Marta —nombre que proviene del arameo y significa "señora"— es un personaje del Nuevo Testamento. Hermana de Lázaro y María, era natural de Betania, y en su casa se hospedó Jesús en varias ocasiones. Pero es después de la muerte de Cristo que la figura de Marta adquiere un tinte legendario: según la tradición, la santa viajó hasta Marsella y, más tarde, hasta una región del sur de Francia donde se encontró con un temible dragón.
El relato, recogido por el obispo Santiago de la Vorágine en su famosa Legenda aurea, describe a la criatura como un híbrido infernal: más grueso que un buey y más largo que un caballo, mezcla de pez y animal terrestre, con armadura natural en los costados, dientes como espadas y cuernos afilados. Un auténtico engendro salido de las tinieblas. No obstante, la xilografía que acompaña el relato lo retrata casi como una mascota, más parecido a un perro grande que a una bestia apocalíptica, pese a sus alas, cola y colmillos.
Cuenta la leyenda que Marta, con su fe y carácter, logró amansarlo y cabalgarlo a horcajadas. Desde entonces, el monstruo —que habitaba una ciénaga oscura llamada Nerluc (“lago negro”)— pasó a dar nombre al pueblo: Tarascón, en referencia a la criatura, que fue bautizada como La Tarasca. Y con ella nació una tradición.

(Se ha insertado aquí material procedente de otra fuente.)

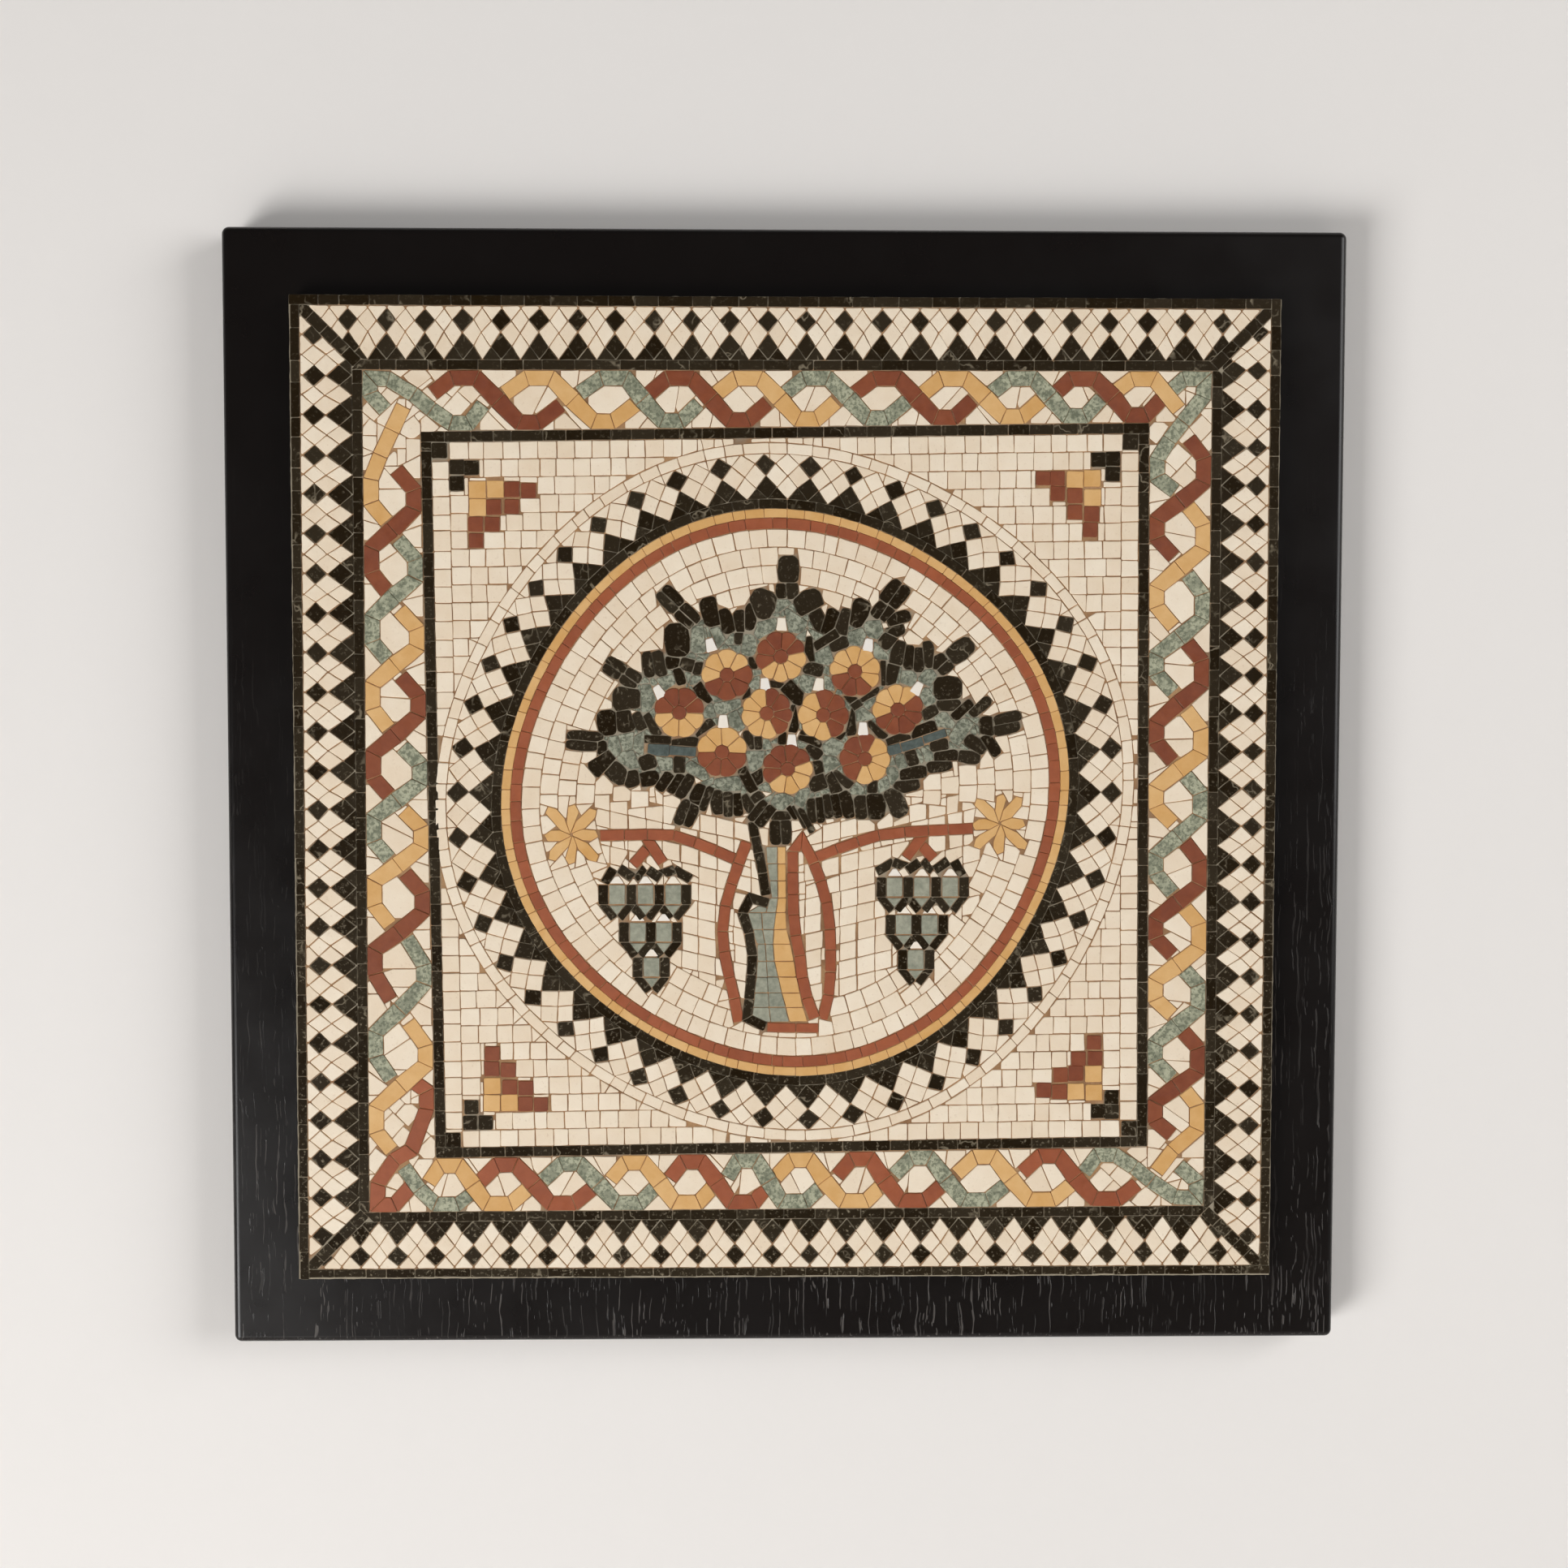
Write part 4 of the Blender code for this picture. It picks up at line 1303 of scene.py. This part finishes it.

Cada año, en la procesión del Corpus Christi, la figura del dragón domesticado recorre las calles acompañada de una mujer que representa a Santa Marta. Con el tiempo, esta figura femenina perdió su carácter sagrado y se convirtió en un personaje casi teatral, capaz de mover brazos y cabeza para interactuar con el público. El espectáculo, entre lo religioso y lo festivo, se transformó en una atracción popular que combinaba estética y sorpresa: desde los ropajes elegantes de los jinetes del dragón hasta los trucos escénicos que hacían salir de sus fauces fuego, cohetes o incluso una mano traviesa que arrebataba sombreros a los distraídos.
Así, el mito de Santa Marta, más allá de su raíz bíblica, se convirtió en una celebración viva del poder de la bondad, transformada en espectáculo. Una historia donde la fe amansa bestias, y el temor se convierte en fiesta.